I appreciate your help but your code won't be necessary. I handed in what I had because he said my code had looked alright so far. It does what it needs to do and thanks for your help.

I'm sure I'll be back if there are more problems but not to copy and paste your code, but to figure out what is wrong. Thanks again.

So I just got the mark back and I got credit for the assignment. I just ended up doing the calculations without any decimals or N[] or anything and then did N[%, 10] at the end.
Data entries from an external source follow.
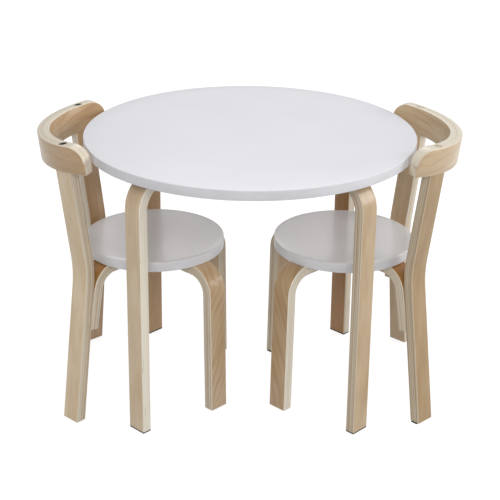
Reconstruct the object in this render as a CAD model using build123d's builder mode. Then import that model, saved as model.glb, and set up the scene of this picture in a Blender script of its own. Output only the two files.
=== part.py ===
"""Children's round table with two bentwood chairs.

The origin is on the floor under the middle of the table top. +Z is up and +X runs
towards the right chair, so each chair has its back to the outside and its seat under
the table. Legs, brackets and posts are laminated strips, bent to shape and screwed on.
"""

import os
from dataclasses import dataclass
from math import cos, radians, sin, tan

from build123d import *

# Stock: laminated birch strips, 38 mm wide, with slightly rounded long edges
STRIP_WIDTH = 38.0
TABLE_STRIP = 18.0  # thickness of the table's strips
CHAIR_STRIP = 19.5  # thickness of the chairs' strips
ARRIS = 1.5  # rounding of a strip's long edges
PAD_CORNER = 1.0
OVERSHOOT = 15.0  # length of strip cut off where it meets the floor or the backrest

# Table
TABLE_RADIUS = 300.0
TABLE_HEIGHT = 502.0
TOP_THICKNESS = 17.5
RIM_ROUNDING = 1.0
TABLE_FOOT_RADIUS = 287.0  # outer face of a leg at the floor, from the middle
TABLE_LEG_LEAN = 0.4  # degrees
TABLE_BEND = 60.0  # outer radius of the bend under the top
TABLE_LIMB_END = 128.0  # inner end of a leg's flat limb, from the middle
TABLE_SCREWS = (150.0, 195.0)  # distances from the middle
TABLE_PAD = 2.8  # thickness of the stick-on pads under the legs
TABLE_PAD_MARGIN = 0.2  # wood left bare around a pad

# Chair: seat and front legs
CHAIR_X = 177.0  # middle of a seat from the middle of the table
SEAT_RADIUS = 130.0
SEAT_HEIGHT = 300.0
SEAT_THICKNESS = 18.0
FRONT_FOOT_RADIUS = 174.5  # outer face of a front leg at the floor, from the seat's middle
FRONT_LEG_LEAN = 1.1  # degrees
CHAIR_BEND = 50.0  # outer radius of the bends under the seat
FRONT_LIMB_END = 48.0
FRONT_SCREWS = (66.0, 100.0)
CHAIR_PAD = 1.6
CHAIR_PAD_MARGIN = 3.0

# Chair: rear posts and their brackets
POST_TURN = 48.0  # degrees from straight back to the way a post's wide face looks
POST_FOOT_BACK = 150.0  # middle of a post's outer face at the floor, behind the seat's middle
POST_FOOT_SIDE = 168.5  # and to the side of it
POST_LOWER_LEAN = 11.2  # degrees, outwards to the floor
POST_UPPER_LEAN = 5.3  # degrees, outwards to the backrest
POST_SIDE_LEAN = 3.6  # degrees, sideways towards the other post
POST_KINK_HEIGHT = 274.0
POST_BEND = 200.0
BRACKET_MEET_HEIGHT = 215.0  # where post and bracket are in line
BRACKET_BOTTOM = 165.0
BRACKET_GAP = 0.3
BRACKET_REACH = 105.0  # flat limb of a bracket, from its corner inwards
BRACKET_SEAT_SCREWS = (58.0, 88.0)  # from the bracket's corner
BRACKET_POST_SCREWS = (184.0, 218.0)  # heights

# Chair: backrest
BACKREST_SETBACK = 29.5  # middle of the backrest's curve behind the seat's middle
BACKREST_LEVEL = 480.0  # and height of its underside there
BACKREST_TILT = 6.2  # degrees, backwards, so that it is square to the posts
BACKREST_RADIUS = 171.5
BACKREST_THICKNESS = 22.5
BACKREST_HEIGHT = 49.0
BACKREST_HALF_ANGLE = 64.0
BACKREST_CORNER = 29.0

# Screws: a flat countersunk wood screw, and a long socket screw for the backrest
HEAD_RADIUS = 4.0
SHANK_RADIUS = 2.0
HEAD_HEIGHT = 2.4
TIP_RADIUS = 0.3
RECESS_LENGTH = 4.4  # cross recess
RECESS_WIDTH = 1.0
RECESS_DEPTH = 1.6
SCREW_BITE = 11.0  # length held by the wood behind the strip
PILOT_SPARE = 1.0  # empty end of a pilot hole
THROUGH = 1.5  # depth of a through hole, in thicknesses of its strip
CLEARANCE = 0.1
LONG_HEAD_RADIUS = 7.2
LONG_HEAD_HEIGHT = 3.0
LONG_HEAD_RECESS = 1.0  # top of the head below the backrest's upper edge
LONG_SHANK_RADIUS = 2.5
LONG_SHANK_LENGTH = 75.0
LONG_PILOT_SPARE = 2.0
SOCKET_RADIUS = 2.9
SOCKET_DEPTH = 2.0
COUNTERBORE_RADIUS = 7.5
PLUG_HEIGHT = 6.0
PLUG_GAP = 0.5  # between a plug and the head below it

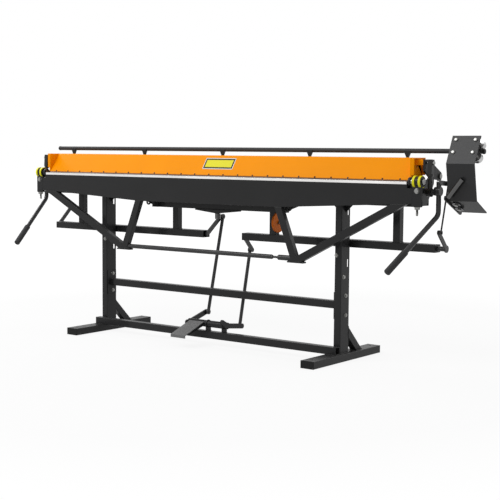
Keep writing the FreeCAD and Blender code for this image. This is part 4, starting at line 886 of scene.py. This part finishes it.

Thanks again Bill.

In mathematics, as opposed to Mathematica, there is an agreement that reader and writer both have "mathematical maturity" which roughly means "I'll give you what I think are enough hints and you figure it all out from the beginning for yourself and overlook any small errors or inconsistencies and think that those are not really important and just an annoyance."

Mathematica has no "mathematical maturity", in fact I don't believe anyone has ever written a piece of software which has that. I remember reading a few years ago about the various formal proof verification software tools. Those will take a sketch of a proof and declare they have been able to verify it or not. The claim was that after becoming highly skilled at using one of these a person would be able to verify a single page of an undergraduate math text in about a day of intense effort. It takes that much time and effort to provide the level of detail and information and correctness needed for the tool to be able to verify the proof. And those are probably the best tools that anyone knows how to construct today.